You gotta love small, independent filmmakers, right? The Society of Environmental Journalists for years has opposed certain federal rules requiring fees and permits for "commercial filming" in National Parks and National Forests. The problem is that rangers sometimes use those rules to bar journalists from doing their Constitutionally protected jobs. And documentary film can be a form of journalism.

It's a complex issue, but the problem is not yet fixed. Alaska Republican Sen. Lisa Murkowski, who chairs the Senate Energy Committee, has proposed a bill (S 566) that would (among other things) set a flat $200 annual fee to permit unlimited shooting by film crews of five or fewer. In response to a committee question, Interior Secretary Sally Jewell said that "still photography and news-gathering activities generally do not require a permit."

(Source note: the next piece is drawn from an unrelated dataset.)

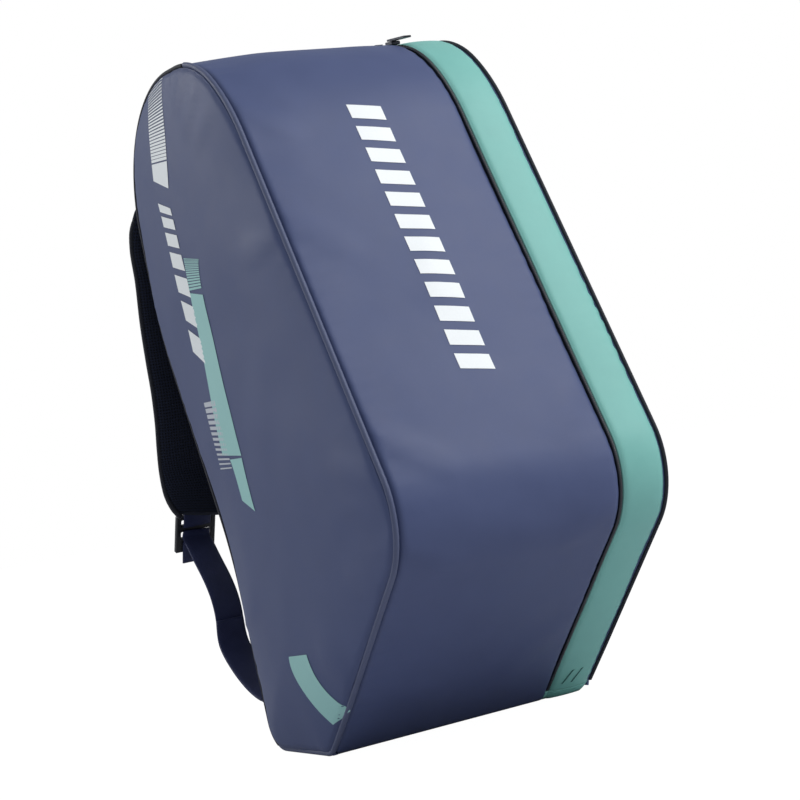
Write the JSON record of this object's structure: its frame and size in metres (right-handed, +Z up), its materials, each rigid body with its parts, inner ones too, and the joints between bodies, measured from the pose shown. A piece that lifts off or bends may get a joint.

Now Corbin Hiar reports for E&E Daily that in an interview Murkowski revealed that her nephew, an independent Portland filmmaker, faces the fees-and-permits barrier when he wanted to shoot near her father's home — surrounded by the Tongass National Forest.

The Society of Environmental Journalists has gone on record opposing a previous version of Murkowski's bill. But it would hardly be fair to suggest her support for the blanket permit is about family gain. As she points out, filming the outdoors is a big industry in Alaska. She is representing her constituents.

SEJ urged in 2014 that the bill be amended to make clear in statutory language that journalism — broadly conceived — is exempt from the fee-and-permit requirement.